How to Export Your Scraped Data to Json, CSV, or a Database
This guide continues the Anonymous Scraping series and assumes familiarity with core scraping concepts and privacy-preserving techniques introduced earlier.
Data is the most valuable resource in the world. But unless you process, and derive valuable insights from it, your scraped data is worthless.
But of course, to export scraped data, you first need to scrape some data. So if this is your first contact with the series, you may want to catch up:
Scraping with Incogniton
Learn how to scrape dynamic web content using Incogniton and Puppeteer for privacy and efficiency.

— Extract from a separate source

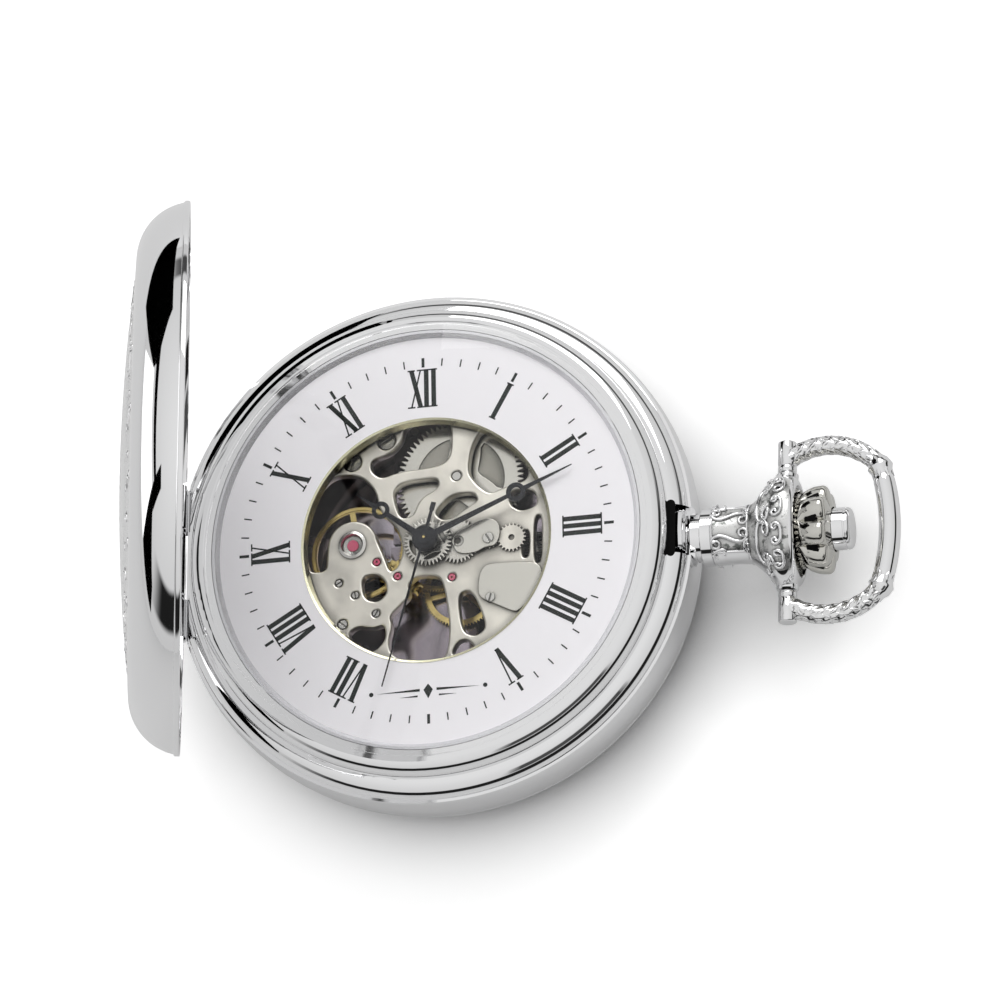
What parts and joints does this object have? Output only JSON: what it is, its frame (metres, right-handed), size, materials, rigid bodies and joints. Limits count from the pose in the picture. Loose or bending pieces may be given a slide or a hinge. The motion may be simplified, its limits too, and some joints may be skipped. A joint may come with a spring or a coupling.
{
  "type": "pocket watch",
  "caption": "Hunter-case pocket watch: hinged domed front cover, glazed skeleton dial with Roman numerals, hand-wound movement, crown with push button, and a swivelling bow.",
  "frame": {"origin": "centre of the flat back face, where the closed back rests on a table", "axes": "+X from the dial's centre to 3 o'clock, the pendant and the crown; +Y to 12 o'clock; +Z out of the dial. The front cover is hinged at 9 o'clock on an axis along Y and stands open."},
  "size_m": [0.067, 0.0476, 0.0554],
  "materials": {
    "polished_case": "mirror polished, engraved on the front cover, pendant and bow",
    "inner_cover": "polished, darker",
    "crystal": "clear domed glass",
    "dial_enamel": "smooth off-white with printed black numerals",
    "rehaut_grey": "satin grey",
    "gilt": "gilt",
    "nickel_plate": "fine grained, nickel plated",
    "steel": "fine brushed",
    "hand_dark": "gloss dark",
    "ruby": "polished synthetic ruby"
  },
  "bodies": {
    "case": {"case_band": "polished_case", "back_cover": "polished_case", "dust_cover": "inner_cover", "bezel": "polished_case", "crystal": "crystal", "rehaut_ring": "rehaut_grey", "dial": "dial_enamel", "dial_window_ring": "gilt", "movement_ring": "nickel_plate", "hinge_pin": "steel", "lift_spring": "steel", "catch_spring": "steel", "pendant": "polished_case", "pendant_sleeve": "steel", "bow_screws": "steel", "main_plate": "nickel_plate", "barrel_bridge": "nickel_plate", "train_bridge": "nickel_plate", "balance_cock": "nickel_plate", "pallet_bridge": "gilt", "minute_work_cover": "nickel_plate", "setting_lever_spring": "nickel_plate", "bridge_screws": "steel", "dial_side_screws": "steel", "train_jewels": "ruby", "balance_setting": "steel", "balance_jewel": "ruby", "click_spring": "steel", "hairspring": "steel"},
    "lid": {"front_cover": "polished_case"},
    "catch": {"lid_catch": "steel"},
    "bow": {"bow": "polished_case"},
    "stem_slide": {"detent_collar": "steel"},
    "crown": {"crown": "polished_case", "winding_stem": "steel", "button_spring": "steel"},
    "button": {"release_button": "polished_case"},
    "winding_pinion": {"winding_pinion": "steel"},
    "clutch": {"clutch_wheel": "steel"},
    "crown_wheel": {"crown_wheel": "steel"},
    "ratchet": {"ratchet_wheel": "nickel_plate", "barrel_arbor": "steel"},
    "click": {"click": "steel"},
    "seconds": {"seconds_hand": "hand_dark", "fourth_wheel": "gilt"},
    "minutes": {"minute_hand": "hand_dark", "centre_wheel": "gilt", "cannon_pinion": "steel"},
    "hours": {"hour_hand": "hand_dark", "hour_wheel": "nickel_plate"},
    "third": {"third_wheel": "gilt"},
    "escape": {"escape_wheel": "gilt"},
    "barrel": {"barrel": "nickel_plate", "mainspring": "steel"},
    "minute_wheel": {"minute_wheel": "nickel_plate"},
    "setting_inner": {"setting_wheel_inner": "nickel_plate"},
    "setting_outer": {"setting_wheel_outer": "nickel_plate"},
    "fork": {"pallet_fork": "steel"},
    "balance": {"balance_wheel": "gilt", "balance_staff": "steel"}
  },
  "joints": [
    {"name": "lid_hinge", "type": "hinge", "parent": "case", "child": "lid", "pos_m": [-0.023, 0, 0.0104], "axis": [0, 1, 0], "range_deg": [0, 74.5], "stiffness_Nm_per_rad": 0.0024, "springref_deg": -74.48},
    {"name": "catch_slide", "type": "slide", "parent": "case", "child": "catch", "axis": [-1, 0, 0], "range_m": [0, 0.0004]},
    {"name": "bow_swivel", "type": "hinge", "parent": "case", "child": "bow", "pos_m": [0.0313, 0, 0.0074], "axis": [0, 1, 0], "range_deg": [-90, 90]},
    {"name": "crown_pull", "type": "slide", "parent": "case", "child": "stem_slide", "axis": [1, 0, 0], "range_m": [0, 0.001]},
    {"name": "crown_turn", "type": "hinge", "parent": "stem_slide", "child": "crown", "pos_m": [0, 0, 0.0074], "axis": [1, 0, 0], "continuous": true},
    {"name": "button_press", "type": "slide", "parent": "crown", "child": "button", "axis": [-1, 0, 0], "range_m": [0, 0.0006], "stiffness_N_per_m": 600, "springref_m": -0.0005},
    {"name": "winding_pinion_turn", "type": "hinge", "parent": "case", "child": "winding_pinion", "pos_m": [0.0094, 0, 0.0074], "axis": [1, 0, 0], "continuous": true},
    {"name": "clutch_turn", "type": "hinge", "parent": "case", "child": "clutch", "pos_m": [0.0082, 0, 0.0074], "axis": [1, 0, 0], "continuous": true},
    {"name": "crown_wheel_turn", "type": "hinge", "parent": "case", "child": "crown_wheel", "pos_m": [0.00652, 0, 0.0055], "axis": [0, 0, 1], "continuous": true},
    {"name": "ratchet_turn", "type": "hinge", "parent": "case", "child": "ratchet", "pos_m": [0.0024, 0.0061, 0.0055], "axis": [0, 0, 1], "continuous": true},
    {"name": "click_pivot", "type": "hinge", "parent": "case", "child": "click", "pos_m": [-0.00326, 0.00816, 0.0055], "axis": [0, 0, 1], "range_deg": [-8, 0]},
    {"name": "seconds_turn", "type": "hinge", "parent": "case", "child": "seconds", "pos_m": [0, 0, 0.007], "axis": [0, 0, -1], "continuous": true},
    {"name": "minutes_turn", "type": "hinge", "parent": "case", "child": "minutes", "pos_m": [0, 0, 0.0075], "axis": [0, 0, -1], "continuous": true},
    {"name": "hours_turn", "type": "hinge", "parent": "case", "child": "hours", "pos_m": [0, 0, 0.0115], "axis": [0, 0, -1], "continuous": true},
    {"name": "third_turn", "type": "hinge", "parent": "case", "child": "third", "pos_m": [0.0021, -0.0032, 0.0075], "axis": [0, 0, -1], "continuous": true},
    {"name": "escape_turn", "type": "hinge", "parent": "case", "child": "escape", "pos_m": [-0.0028, -0.0028, 0.0075], "axis": [0, 0, -1], "continuous": true},
    {"name": "barrel_turn", "type": "hinge", "parent": "case", "child": "barrel", "pos_m": [0.0024, 0.0061, 0.0085], "axis": [0, 0, -1], "continuous": true},
    {"name": "minute_wheel_turn", "type": "hinge", "parent": "case", "child": "minute_wheel", "pos_m": [0.00264, 0, 0.011], "axis": [0, 0, -1], "continuous": true},
    {"name": "setting_inner_turn", "type": "hinge", "parent": "case", "child": "setting_inner", "pos_m": [0.00545, 0, 0.011], "axis": [0, 0, -1], "continuous": true},
    {"name": "setting_outer_turn", "type": "hinge", "parent": "case", "child": "setting_outer", "pos_m": [0.00748, 0, 0.011], "axis": [0, 0, -1], "continuous": true},
    {"name": "fork_rock", "type": "hinge", "parent": "case", "child": "fork", "pos_m": [-0.0047, -0.00137, 0.0093], "axis": [0, 0, 1], "range_deg": [-4, 4]},
    {"name": "balance_swing", "type": "hinge", "parent": "case", "child": "balance", "pos_m": [-0.0069, 0.0003, 0.0084], "axis": [0, 0, 1], "range_deg": [-135, 135]}
  ],
  "couplings": [
    {"joint": "catch_slide", "follows": "button_press", "ratio": 0.6},
    {"joint": "winding_pinion_turn", "follows": "crown_turn", "ratio": 1},
    {"joint": "clutch_turn", "follows": "crown_turn", "ratio": 1},
    {"joint": "crown_wheel_turn", "follows": "crown_turn", "ratio": 0.52632},
    {"joint": "ratchet_turn", "follows": "crown_turn", "ratio": -0.37037},
    {"joint": "minutes_turn", "follows": "seconds_turn", "ratio": 0.016667},
    {"joint": "hours_turn", "follows": "seconds_turn", "ratio": 0.0013889},
    {"joint": "third_turn", "follows": "seconds_turn", "ratio": -0.13333},
    {"joint": "escape_turn", "follows": "seconds_turn", "ratio": -10},
    {"joint": "barrel_turn", "follows": "seconds_turn", "ratio": -0.0027778},
    {"joint": "minute_wheel_turn", "follows": "seconds_turn", "ratio": -0.0055556},
    {"joint": "setting_inner_turn", "follows": "seconds_turn", "ratio": 0.013333},
    {"joint": "setting_outer_turn", "follows": "seconds_turn", "ratio": -0.0090909}
  ]
}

In this guide, you will learn how to export data from a NodeJS server. There is a wide array of possible formats, which would include: JSON, XML, CSV, XLSX, or even storing it in databases like MySQL and MongoDB.
I’ll focus on JSON, CSV, and database exports, as they cover the predominant use cases and offer a balance of simplicity and versatility.
Brief Overview
Here’s a quick rundown of the formats I’ll be covering, alongside their practical applications:
- JSON (Javascript Object Notation): The most widely used data interchange format for web apps and APIs. It’s lightweight, easy to parse, and handles nested data quite well. Ideal for sharing data between servers and clients, or interacting with APIs.
- CSV (Comma-Seperated Values): A popular choice for data analysis and reporting. It’s compatible with spreadsheet tools like Excel and Google Sheets, making it a great choice for data like product prices and contact lists where the data fits into a table.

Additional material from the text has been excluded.